GOP senators are split on whether passage of a bill by the Senate would help matters with Trump and the House. A 2013 comprehensive immigration bill passed the Senate only to die in the House without ever receiving a vote.
"We could vote on it 90-10 in the Senate and the House still - this notion that the House is going to listen to what a senator tells them to do is not real," Rubio said.
Despite the looming hurdles, and no signs of a solution, some are optimistic the chamber will be able to reach a consensus. But other lawmakers are quietly working on a backup plan of punting the issue for two to three years.
Flake is working on a "failsafe" that would pair a three-year extension of DACA with border security funding.
The Trump administration announced it was ending the Obama-era immigration program, which allows immigrants brought into the country illegally as children to work and go to school.
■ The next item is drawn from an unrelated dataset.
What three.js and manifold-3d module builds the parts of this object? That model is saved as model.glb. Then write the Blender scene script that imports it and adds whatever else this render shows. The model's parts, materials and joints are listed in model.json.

Congress has until March 5 to pass a fix or risk the deportation of hundreds of thousands of immigrants.
White House chief of staff John Kelly warned that Trump will not extend the deadline, noting the administration is unsure if he even has the legal authority to do so. He also warned lawmakers against moving back the deadline, but noted that it was up to Trump to accept years-long stopgap legislation.
Graham said he hopes Congress can pull a "white rabbit out of its hat" but predicted that the most likely outcome is kicking the fight down the road.
"If I were betting man ... I'd always bet on Congress to punt," he said. "I just hope we don't punt on first down. I hope we at least go to fourth down before we punt."